◆ Data block:
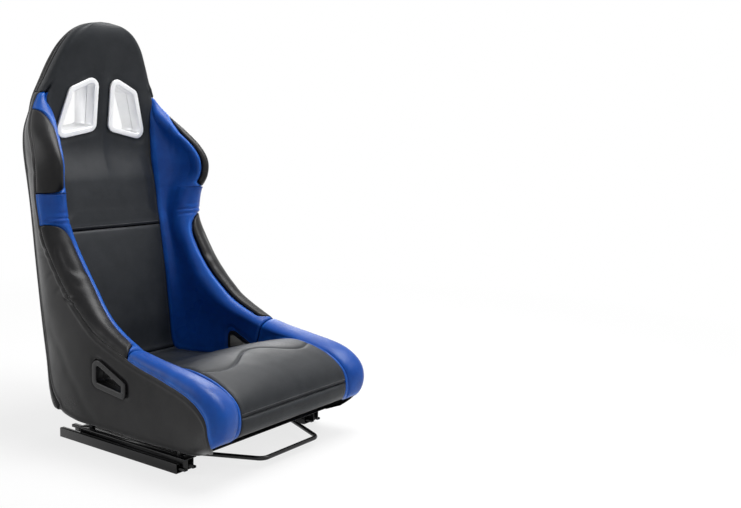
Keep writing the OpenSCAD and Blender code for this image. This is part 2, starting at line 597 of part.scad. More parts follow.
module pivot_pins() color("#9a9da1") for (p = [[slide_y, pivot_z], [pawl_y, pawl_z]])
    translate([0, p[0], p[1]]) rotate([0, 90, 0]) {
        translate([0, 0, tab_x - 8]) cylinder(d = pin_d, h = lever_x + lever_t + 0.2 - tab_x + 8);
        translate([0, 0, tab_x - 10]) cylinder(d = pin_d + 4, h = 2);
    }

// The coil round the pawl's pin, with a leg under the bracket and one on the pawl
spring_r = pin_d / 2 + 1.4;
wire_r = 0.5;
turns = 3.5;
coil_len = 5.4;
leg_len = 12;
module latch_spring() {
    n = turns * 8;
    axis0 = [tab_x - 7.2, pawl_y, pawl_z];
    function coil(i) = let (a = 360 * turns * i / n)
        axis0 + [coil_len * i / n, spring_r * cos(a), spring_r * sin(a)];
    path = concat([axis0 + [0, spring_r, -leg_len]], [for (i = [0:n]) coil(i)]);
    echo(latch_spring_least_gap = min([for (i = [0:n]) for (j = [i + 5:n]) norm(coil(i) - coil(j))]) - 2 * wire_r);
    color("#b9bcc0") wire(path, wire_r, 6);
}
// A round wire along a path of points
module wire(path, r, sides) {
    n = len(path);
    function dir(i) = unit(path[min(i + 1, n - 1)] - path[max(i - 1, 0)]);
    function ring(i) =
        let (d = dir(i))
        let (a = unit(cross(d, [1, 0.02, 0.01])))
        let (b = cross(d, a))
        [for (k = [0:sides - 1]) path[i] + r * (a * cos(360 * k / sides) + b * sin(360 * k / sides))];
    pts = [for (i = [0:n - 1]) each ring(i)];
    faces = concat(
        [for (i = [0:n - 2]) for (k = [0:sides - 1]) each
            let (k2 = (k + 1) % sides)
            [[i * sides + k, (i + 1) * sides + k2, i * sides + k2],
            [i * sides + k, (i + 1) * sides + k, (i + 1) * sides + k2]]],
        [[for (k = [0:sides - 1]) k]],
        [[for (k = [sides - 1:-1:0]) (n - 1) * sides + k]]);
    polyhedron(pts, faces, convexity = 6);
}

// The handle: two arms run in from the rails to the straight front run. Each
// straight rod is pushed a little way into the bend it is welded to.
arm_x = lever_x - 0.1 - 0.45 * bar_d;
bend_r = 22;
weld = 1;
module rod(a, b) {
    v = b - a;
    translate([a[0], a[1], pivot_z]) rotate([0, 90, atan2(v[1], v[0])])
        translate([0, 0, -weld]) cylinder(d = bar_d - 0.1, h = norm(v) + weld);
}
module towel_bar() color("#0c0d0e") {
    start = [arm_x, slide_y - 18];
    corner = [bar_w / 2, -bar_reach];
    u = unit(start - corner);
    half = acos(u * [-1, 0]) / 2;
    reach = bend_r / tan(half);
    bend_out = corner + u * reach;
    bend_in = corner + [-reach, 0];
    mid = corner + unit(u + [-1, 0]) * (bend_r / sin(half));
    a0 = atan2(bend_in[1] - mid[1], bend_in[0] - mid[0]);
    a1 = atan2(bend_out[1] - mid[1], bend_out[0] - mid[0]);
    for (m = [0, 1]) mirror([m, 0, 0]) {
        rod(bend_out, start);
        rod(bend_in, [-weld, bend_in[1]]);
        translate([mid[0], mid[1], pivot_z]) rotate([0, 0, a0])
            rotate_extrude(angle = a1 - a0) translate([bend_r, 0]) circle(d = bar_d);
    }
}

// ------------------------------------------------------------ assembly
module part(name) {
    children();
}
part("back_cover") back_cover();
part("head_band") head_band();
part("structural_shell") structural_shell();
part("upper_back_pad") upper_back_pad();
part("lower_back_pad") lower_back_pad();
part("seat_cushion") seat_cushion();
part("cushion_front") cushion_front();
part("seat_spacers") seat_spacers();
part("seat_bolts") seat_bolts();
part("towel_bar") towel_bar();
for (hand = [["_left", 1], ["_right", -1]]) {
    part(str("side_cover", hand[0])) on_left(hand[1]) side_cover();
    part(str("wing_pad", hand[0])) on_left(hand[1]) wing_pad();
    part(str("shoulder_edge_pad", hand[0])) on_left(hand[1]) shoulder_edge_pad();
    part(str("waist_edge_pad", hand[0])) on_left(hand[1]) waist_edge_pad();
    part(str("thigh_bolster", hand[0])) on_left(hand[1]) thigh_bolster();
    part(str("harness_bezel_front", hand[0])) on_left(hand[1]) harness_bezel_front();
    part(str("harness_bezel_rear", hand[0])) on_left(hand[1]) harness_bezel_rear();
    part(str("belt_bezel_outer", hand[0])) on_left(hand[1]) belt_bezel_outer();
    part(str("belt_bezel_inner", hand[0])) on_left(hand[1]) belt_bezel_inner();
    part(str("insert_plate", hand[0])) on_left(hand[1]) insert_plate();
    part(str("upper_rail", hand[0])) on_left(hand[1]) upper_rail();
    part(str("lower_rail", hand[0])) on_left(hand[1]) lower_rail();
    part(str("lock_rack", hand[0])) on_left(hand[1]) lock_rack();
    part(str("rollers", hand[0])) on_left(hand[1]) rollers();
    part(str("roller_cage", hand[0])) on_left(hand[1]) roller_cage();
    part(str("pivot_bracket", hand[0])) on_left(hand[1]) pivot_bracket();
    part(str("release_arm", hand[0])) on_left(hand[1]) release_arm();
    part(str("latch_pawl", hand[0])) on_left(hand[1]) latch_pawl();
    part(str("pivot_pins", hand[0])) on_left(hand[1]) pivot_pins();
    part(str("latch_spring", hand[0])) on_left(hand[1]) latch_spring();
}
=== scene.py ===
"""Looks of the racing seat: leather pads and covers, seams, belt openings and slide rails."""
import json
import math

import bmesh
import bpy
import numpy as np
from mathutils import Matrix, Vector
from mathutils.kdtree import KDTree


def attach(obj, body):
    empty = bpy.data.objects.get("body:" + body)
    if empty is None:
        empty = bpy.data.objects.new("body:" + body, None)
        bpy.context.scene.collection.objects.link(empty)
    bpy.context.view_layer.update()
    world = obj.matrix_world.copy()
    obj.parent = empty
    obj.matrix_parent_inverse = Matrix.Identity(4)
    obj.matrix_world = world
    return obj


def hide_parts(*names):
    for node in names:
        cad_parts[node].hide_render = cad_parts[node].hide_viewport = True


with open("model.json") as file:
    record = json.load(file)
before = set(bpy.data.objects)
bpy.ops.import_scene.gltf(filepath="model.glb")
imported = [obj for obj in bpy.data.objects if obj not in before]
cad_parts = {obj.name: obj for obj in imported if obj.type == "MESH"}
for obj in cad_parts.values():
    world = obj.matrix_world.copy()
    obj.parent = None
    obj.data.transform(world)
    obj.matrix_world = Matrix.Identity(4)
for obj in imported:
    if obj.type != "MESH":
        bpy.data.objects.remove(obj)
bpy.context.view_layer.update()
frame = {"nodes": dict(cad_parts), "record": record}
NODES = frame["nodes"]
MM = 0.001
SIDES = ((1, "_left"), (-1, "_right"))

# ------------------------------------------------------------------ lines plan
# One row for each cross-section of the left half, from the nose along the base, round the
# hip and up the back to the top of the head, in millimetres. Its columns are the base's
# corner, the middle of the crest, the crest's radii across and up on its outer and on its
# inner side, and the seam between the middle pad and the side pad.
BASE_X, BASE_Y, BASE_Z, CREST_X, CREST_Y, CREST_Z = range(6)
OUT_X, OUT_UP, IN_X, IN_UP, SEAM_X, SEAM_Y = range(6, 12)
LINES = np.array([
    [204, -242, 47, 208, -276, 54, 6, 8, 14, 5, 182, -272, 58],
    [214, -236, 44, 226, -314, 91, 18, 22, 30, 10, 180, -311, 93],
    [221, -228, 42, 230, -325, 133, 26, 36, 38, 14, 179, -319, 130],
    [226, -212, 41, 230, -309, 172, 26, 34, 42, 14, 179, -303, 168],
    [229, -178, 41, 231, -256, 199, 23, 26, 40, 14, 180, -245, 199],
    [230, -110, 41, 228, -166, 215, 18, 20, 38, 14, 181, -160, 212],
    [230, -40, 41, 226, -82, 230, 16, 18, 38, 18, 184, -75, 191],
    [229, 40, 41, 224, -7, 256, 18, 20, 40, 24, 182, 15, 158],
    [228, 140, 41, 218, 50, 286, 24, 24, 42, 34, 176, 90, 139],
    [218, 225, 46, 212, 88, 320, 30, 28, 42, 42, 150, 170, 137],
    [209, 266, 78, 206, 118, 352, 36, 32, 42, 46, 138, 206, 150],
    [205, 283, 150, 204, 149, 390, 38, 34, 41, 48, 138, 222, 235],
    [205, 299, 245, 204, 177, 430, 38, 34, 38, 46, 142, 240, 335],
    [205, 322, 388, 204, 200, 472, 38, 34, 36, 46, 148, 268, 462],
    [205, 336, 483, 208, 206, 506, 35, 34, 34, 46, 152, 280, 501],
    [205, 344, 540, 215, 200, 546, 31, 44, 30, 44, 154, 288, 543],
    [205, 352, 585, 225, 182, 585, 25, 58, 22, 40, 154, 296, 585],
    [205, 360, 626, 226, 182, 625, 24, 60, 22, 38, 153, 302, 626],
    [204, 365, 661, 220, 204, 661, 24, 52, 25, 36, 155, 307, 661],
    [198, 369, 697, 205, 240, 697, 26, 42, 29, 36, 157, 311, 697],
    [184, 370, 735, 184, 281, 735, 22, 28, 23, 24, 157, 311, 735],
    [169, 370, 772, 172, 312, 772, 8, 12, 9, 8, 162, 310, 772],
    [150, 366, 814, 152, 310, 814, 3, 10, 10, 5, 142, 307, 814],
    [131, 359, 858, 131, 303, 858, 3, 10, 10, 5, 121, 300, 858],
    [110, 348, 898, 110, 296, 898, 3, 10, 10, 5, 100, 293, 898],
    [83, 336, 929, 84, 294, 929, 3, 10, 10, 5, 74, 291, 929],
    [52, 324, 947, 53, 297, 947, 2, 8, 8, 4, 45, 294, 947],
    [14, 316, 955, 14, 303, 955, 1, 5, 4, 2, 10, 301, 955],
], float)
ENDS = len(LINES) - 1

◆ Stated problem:
Exactly as written, return the lines from the line containing "hand[0])) on_left(hand[1]) harness_bezel_rear();" through the line containing "obj.matrix_world = Matrix.Identity(4)", both included.

◆ Written reply:
    part(str("harness_bezel_rear", hand[0])) on_left(hand[1]) harness_bezel_rear();
    part(str("belt_bezel_outer", hand[0])) on_left(hand[1]) belt_bezel_outer();
    part(str("belt_bezel_inner", hand[0])) on_left(hand[1]) belt_bezel_inner();
    part(str("insert_plate", hand[0])) on_left(hand[1]) insert_plate();
    part(str("upper_rail", hand[0])) on_left(hand[1]) upper_rail();
    part(str("lower_rail", hand[0])) on_left(hand[1]) lower_rail();
    part(str("lock_rack", hand[0])) on_left(hand[1]) lock_rack();
    part(str("rollers", hand[0])) on_left(hand[1]) rollers();
    part(str("roller_cage", hand[0])) on_left(hand[1]) roller_cage();
    part(str("pivot_bracket", hand[0])) on_left(hand[1]) pivot_bracket();
    part(str("release_arm", hand[0])) on_left(hand[1]) release_arm();
    part(str("latch_pawl", hand[0])) on_left(hand[1]) latch_pawl();
    part(str("pivot_pins", hand[0])) on_left(hand[1]) pivot_pins();
    part(str("latch_spring", hand[0])) on_left(hand[1]) latch_spring();
}
=== scene.py ===
"""Looks of the racing seat: leather pads and covers, seams, belt openings and slide rails."""
import json
import math

import bmesh
import bpy
import numpy as np
from mathutils import Matrix, Vector
from mathutils.kdtree import KDTree


def attach(obj, body):
    empty = bpy.data.objects.get("body:" + body)
    if empty is None:
        empty = bpy.data.objects.new("body:" + body, None)
        bpy.context.scene.collection.objects.link(empty)
    bpy.context.view_layer.update()
    world = obj.matrix_world.copy()
    obj.parent = empty
    obj.matrix_parent_inverse = Matrix.Identity(4)
    obj.matrix_world = world
    return obj


def hide_parts(*names):
    for node in names:
        cad_parts[node].hide_render = cad_parts[node].hide_viewport = True


with open("model.json") as file:
    record = json.load(file)
before = set(bpy.data.objects)
bpy.ops.import_scene.gltf(filepath="model.glb")
imported = [obj for obj in bpy.data.objects if obj not in before]
cad_parts = {obj.name: obj for obj in imported if obj.type == "MESH"}
for obj in cad_parts.values():
    world = obj.matrix_world.copy()
    obj.parent = None
    obj.data.transform(world)
    obj.matrix_world = Matrix.Identity(4)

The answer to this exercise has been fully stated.